[Records with modeling code]
---
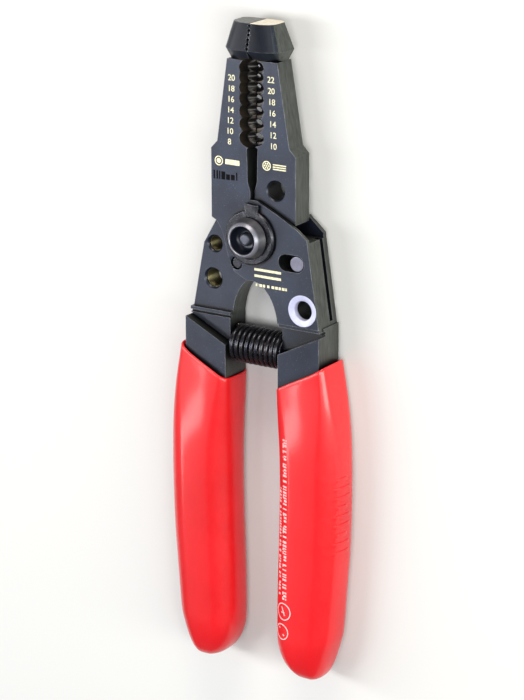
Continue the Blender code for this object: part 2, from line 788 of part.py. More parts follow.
def pivot_boss():
    """The tapered nut, hollow at the top, that stands on the washer."""
    low = WASHER_TOP_Z + GAP
    bore = PIN_RADIUS + GAP
    return turned(
        "pivot_boss",
        [
            (BOSS_WELL_RADIUS, BOSS_TOP_Z - EDGE), (BOSS_WELL_RADIUS + EDGE, BOSS_TOP_Z),
            (BOSS_RIM_RADIUS - BOSS_ROUND, BOSS_TOP_Z), (BOSS_RIM_RADIUS, BOSS_TOP_Z - BOSS_ROUND),
            (BOSS_BASE_RADIUS, low + EDGE), (BOSS_BASE_RADIUS - EDGE / 2, low), (bore, low),
            (bore, BOSS_WELL_Z), (BOSS_WELL_RADIUS, BOSS_WELL_Z),
        ],
    )


def thrust_washer():
    bore = SHANK_RADIUS + GAP
    half = THRUST_HALF_THICK
    ring = [(bore, half), (THRUST_RADIUS, half), (THRUST_RADIUS, -half), (bore, -half)]
    return turned("thrust_washer", ring)


# ---------- lock, stud, ring, spring ----------


def lock_pin():
    """A flush disc that slides in the ear's slot, on a stem that reaches the button behind."""
    centre = (LOCK_X, LOCK_Y)
    head = disc("lock_pin", centre, LOCK_PIN_RADIUS, (LOCK_STEP_Z, FACE_Z - INSET))
    stem = disc("lock_stem", centre, LOCK_STEM_RADIUS, (BACK_Z - GAP, LOCK_STEP_Z + THROUGH))
    return join(head, stem)


def lock_button():
    """The thumb slide on the tool's back, with ribs across it."""
    half_x, half_y = LOCK_BUTTON[0] / 2, LOCK_BUTTON[1] / 2
    top = BACK_Z - GAP * 2
    base_z = LOCK_BUTTON_Z + RIB_RISE
    button = box(
        "lock_button", (LOCK_X - half_x, LOCK_Y - half_y, base_z), (LOCK_X + half_x, LOCK_Y + half_y, top)
    )
    pitch = LOCK_BUTTON[0] / (RIBS + 1)
    reach = half_y - RIB_INSET
    for i in range(RIBS):
        x = LOCK_X - half_x + pitch * (i + 1)
        low = (x - RIB_HALF, LOCK_Y - reach, LOCK_BUTTON_Z)
        high = (x + RIB_HALF, LOCK_Y + reach, top)
        join(button, box(f"rib_{i}", low, high))
    return button


def stop_stud():
    return disc("stop_stud", STUD_PLACE, STUD_RADIUS, (STUD_FOOT_Z, STUD_FACE_Z))


def spring():
    """A compression spring along X between the two necks, with closed end turns."""
    length = 2 * (NECK_IN_X - GAP - SPRING_WIRE)
    steps = SPRING_TURNS * SPRING_STEPS
    curve = bpy.data.curves.new("return_spring", "CURVE")
    curve.dimensions = "3D"
    curve.bevel_depth = SPRING_WIRE * MM
    curve.bevel_resolution = 2
    curve.use_fill_caps = True
    line = curve.splines.new("POLY")
    line.points.add(steps)
    for i, point in enumerate(line.points):
        share = i / steps
        angle = 2 * math.pi * SPRING_TURNS * share
        x = length * (share - 0.5)
        y = SPRING_Y + SPRING_RADIUS * math.cos(angle)
        z = SPRING_RADIUS * math.sin(angle)
        point.co = (x * MM, y * MM, z * MM, 1)
    return mesh_from_curve("return_spring", curve)


def spring_seat(name, side):
    """A peg on the neck's inner wall that the spring's end turns sit round."""
    wall = NECK_IN_X - GAP
    peg = turned(
        name,
        [
            (0, wall - SEAT_REACH), (SEAT_RADIUS - EDGE, wall - SEAT_REACH),
            (SEAT_RADIUS, wall - SEAT_REACH + EDGE), (SEAT_RADIUS, wall), (0, wall),
        ],
        SMALL_SIDES,
    )
    peg.data.transform(Matrix.Rotation(side * math.pi / 2, 4, "Y"))
    peg.data.transform(Matrix.Translation((0, SPRING_Y * MM, 0)))
    return peg


# ---------- grips ----------


def grip_ring(y, low, high, half_thick, squareness, side):
    """A rounded rectangle across the handle, as a superellipse."""
    middle, half = (low + high) / 2, (high - low) / 2
    ring = []
    for i in range(GRIP_RING_POINTS):
        angle = 2 * math.pi * i / GRIP_RING_POINTS
        c, s = math.cos(angle), math.sin(angle)
        power = 2 / squareness
        across = middle + half * math.copysign(abs(c) ** power, c)
        up = GRIP_FLAT * half_thick * math.copysign(abs(s) ** power, s)
        ring.append((side * across, y, max(-half_thick, min(half_thick, up))))
    return ring


def grip_end_stations():
    """The round end: the inner side rounds in, and the outer side slants in before it rounds."""
    made = []
    for i in range(GRIP_ROUND_RINGS + 1):
        angle = math.pi / 2 * i / GRIP_ROUND_RINGS
        down, fade = math.sin(angle), 1 - math.cos(angle)
        y = GRIP_ROUND_Y + (GRIP_END_Y - GRIP_ROUND_Y) * down
        low = GRIP_ROUND_SIDES[0] + GRIP_ROUND_IN * fade
        high = GRIP_ROUND_SIDES[1] - GRIP_ROUND_SLANT * down - GRIP_ROUND_OUT * fade * fade
        half_thick = GRIP_HALF_THICK * (1 - (1 - GRIP_END_SHARE) * fade)
        made.append((y, low, high, half_thick, GRIP_END_SQUARENESS))
    return tuple(made)


def grip(name, side):
    """A dipped sleeve over the tang, bowed on its outer side and round at its end."""
    rings = [grip_ring(*station, side) for station in GRIP_STATIONS + grip_end_stations()]
    sleeve = loft(name, rings)
    reach = EAR_FOOT_X + GRIP_SPREAD
    above = plate(
        name + "_mouth",
        [(0, mouth_y(0)), (side * reach, mouth_y(reach)), (side * reach, 0), (0, 0)],
        (-GRIP_HALF_THICK - THROUGH, GRIP_HALF_THICK + THROUGH),
    )
    sheath = plate(
        name + "_tang_bore",
        [
            (side * (TANG_IN_X - GAP), 0), (side * (TANG_OUT_X + GAP), 0),
            (side * (TANG_OUT_X + GAP), TANG_END_Y - GAP), (side * (TANG_IN_X - GAP), TANG_END_Y - GAP),
        ],
        (-TANG_HALF_THICK - GAP, TANG_HALF_THICK + GAP),
    )
    return carve(sleeve, above, sheath)


# ---------- assembly ----------


clear_scene()
parts = new_collection(OBJECT_NAME)
cutters = new_collection("cutters")

front_frame = frame_at_pivot("front_frame")
rear_frame = frame_at_pivot("rear_frame")
lock_frame = frame_at_pivot("lock_frame")

tooth_tools = nose_teeth()
notch_tools = notch_cutters()
place(front_lever(tooth_tools, notch_tools), front_frame, "steel")
place(rear_lever(tooth_tools, notch_tools), rear_frame, "steel")

place(on_axis(pivot_bolt()), front_frame, "dark_steel")
place(on_axis(pivot_washer()), front_frame, "dark_steel")
place(on_axis(pivot_boss()), front_frame, "dark_steel")
place(on_axis(thrust_washer()), front_frame, "zinc")

place(lock_pin(), lock_frame, "zinc")
place(lock_button(), lock_frame, "dark_steel")
place(stop_stud(), front_frame, "zinc")

place(spring(), front_frame, "spring")
place(spring_seat("spring_seat_right", 1), front_frame, "dark_steel")
place(spring_seat("spring_seat_left", -1), rear_frame, "dark_steel")

place(grip("grip_right", 1), front_frame, "grip")
place(grip("grip_left", -1), rear_frame, "grip")
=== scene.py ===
"""Looks for the wire stripper: materials, soft-edged steel, printed markings, grips, spring and threads.

Everything is placed from the tool's datum: the pivot that the record gives, moved a little to the nose.
Sizes are in millimetres and MM makes metres, but the lights are in metres. Noise scales are per metre.
"""

import json
import math
import random

import bmesh
import bpy
from mathutils import Matrix, Vector


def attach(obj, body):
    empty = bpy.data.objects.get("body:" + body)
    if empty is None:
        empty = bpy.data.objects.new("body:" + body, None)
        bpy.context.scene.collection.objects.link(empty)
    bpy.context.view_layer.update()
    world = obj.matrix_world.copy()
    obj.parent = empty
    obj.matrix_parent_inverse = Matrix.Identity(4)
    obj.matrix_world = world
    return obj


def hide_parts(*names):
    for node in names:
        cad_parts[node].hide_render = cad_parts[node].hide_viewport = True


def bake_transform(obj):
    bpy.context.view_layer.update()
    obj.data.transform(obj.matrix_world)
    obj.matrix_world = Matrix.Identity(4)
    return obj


MM = 0.001

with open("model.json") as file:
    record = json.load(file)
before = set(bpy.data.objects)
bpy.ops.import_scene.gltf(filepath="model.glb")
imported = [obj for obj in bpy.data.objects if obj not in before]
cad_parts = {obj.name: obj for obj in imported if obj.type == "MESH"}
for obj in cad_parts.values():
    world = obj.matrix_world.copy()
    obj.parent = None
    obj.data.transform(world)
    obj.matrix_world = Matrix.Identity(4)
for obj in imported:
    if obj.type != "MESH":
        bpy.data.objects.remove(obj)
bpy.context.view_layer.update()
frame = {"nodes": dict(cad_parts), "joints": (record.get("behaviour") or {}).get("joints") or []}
nodes = frame["nodes"]
joints = {joint["name"]: joint for joint in frame["joints"]}
PIVOT_BELOW = 1.4  # how far the pivot's axis lies from the datum, towards the grips
DATUM = Vector(joints["main_pivot"]["pos_m"]) + Vector((0, PIVOT_BELOW, 0)) * MM

# Heights of the two marked faces above the datum
FRONT_FACE = 5.0
REAR_JAW_FACE = 3.7

# ---------- camera, light and floor ----------

VIEW_SIDE = math.radians(32.8)
VIEW_NOSE = math.radians(17.1)
VIEW_ROLL = math.radians(-0.15)
VIEW_TARGET = (3.4, -33.0, 5.0)
VIEW_DISTANCE = 779.6
LENS = 145.8
SENSOR = 36.0
NEAREST = 10.0

WORLD_COLOUR = (0.9, 0.93, 1.0)
WORLD_STRENGTH = 0.16
FLOOR_COLOUR = (0.56, 0.56, 0.555)
FLOOR_ROUGHNESS = 0.7
FLOOR_HALF = 3000.0
FLOOR_DROP = 0.2  # how far the floor lies below the tool

WHITE = (1, 1, 1)
LIGHT_TARGET = (0, -30)
# Each light's place and size in metres, its watts and its colour
LIGHTS = {
    "key": ((0.45, 0.1, 0.8), (0.35, 0.5), 5.5, WHITE),
    "nose_light": ((0.1, 0.75, 0.3), (0.4, 0.25), 4.5, (1, 0.92, 0.8)),
    "left_strip": ((-0.5, 0.05, 0.5), (0.15, 0.8), 5.0, WHITE),
    "gloss_strip": ((-0.62, -0.3, 0.75), (0.07, 0.35), 0.9, WHITE),
    "right_strip": ((0.7, 0.0, 0.3), (0.2, 0.7), 5.5, (0.97, 1, 0.93)),
}


def at(x, y, z=0.0):
    """A point given in millimetres from the datum."""
    return DATUM + Vector((x, y, z)) * MM


def add_camera():
    data = bpy.data.cameras.new("photo_camera")
    data.lens = LENS
    data.sensor_width = SENSOR
    data.clip_start = NEAREST * MM
    camera = bpy.data.objects.new("photo_camera", data)
    bpy.context.scene.collection.objects.link(camera)
    towards = Vector((
        math.sin(VIEW_SIDE) * math.cos(VIEW_NOSE),
        math.sin(VIEW_NOSE),
        math.cos(VIEW_SIDE) * math.cos(VIEW_NOSE),
    ))
    right = Vector((0, 1, 0)).cross(towards).normalized()
    up = towards.cross(right)
    axes = Matrix((right, up, towards)).transposed().to_4x4()
    axes = axes @ Matrix.Rotation(VIEW_ROLL, 4, "Z")
    place = at(*VIEW_TARGET) + towards * VIEW_DISTANCE * MM
    camera.matrix_world = Matrix.Translation(place) @ axes
    bpy.context.scene.camera = camera


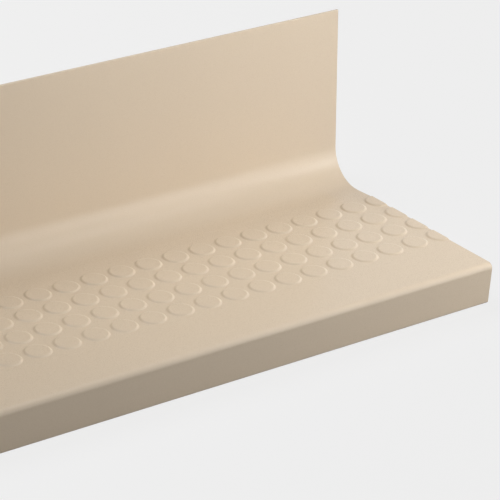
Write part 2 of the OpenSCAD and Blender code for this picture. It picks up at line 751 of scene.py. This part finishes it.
---
- Task instructions: Everything from the first line above up to and including the line that contains "# ---------- lock, stud, ring, spring" should be printed exactly; please print only that.

- Exercise output:
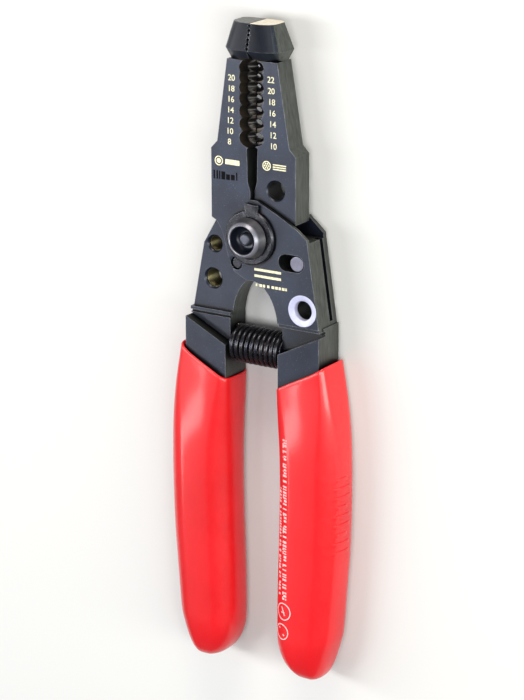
Continue the Blender code for this object: part 2, from line 788 of part.py. More parts follow.
def pivot_boss():
    """The tapered nut, hollow at the top, that stands on the washer."""
    low = WASHER_TOP_Z + GAP
    bore = PIN_RADIUS + GAP
    return turned(
        "pivot_boss",
        [
            (BOSS_WELL_RADIUS, BOSS_TOP_Z - EDGE), (BOSS_WELL_RADIUS + EDGE, BOSS_TOP_Z),
            (BOSS_RIM_RADIUS - BOSS_ROUND, BOSS_TOP_Z), (BOSS_RIM_RADIUS, BOSS_TOP_Z - BOSS_ROUND),
            (BOSS_BASE_RADIUS, low + EDGE), (BOSS_BASE_RADIUS - EDGE / 2, low), (bore, low),
            (bore, BOSS_WELL_Z), (BOSS_WELL_RADIUS, BOSS_WELL_Z),
        ],
    )


def thrust_washer():
    bore = SHANK_RADIUS + GAP
    half = THRUST_HALF_THICK
    ring = [(bore, half), (THRUST_RADIUS, half), (THRUST_RADIUS, -half), (bore, -half)]
    return turned("thrust_washer", ring)


# ---------- lock, stud, ring, spring ----------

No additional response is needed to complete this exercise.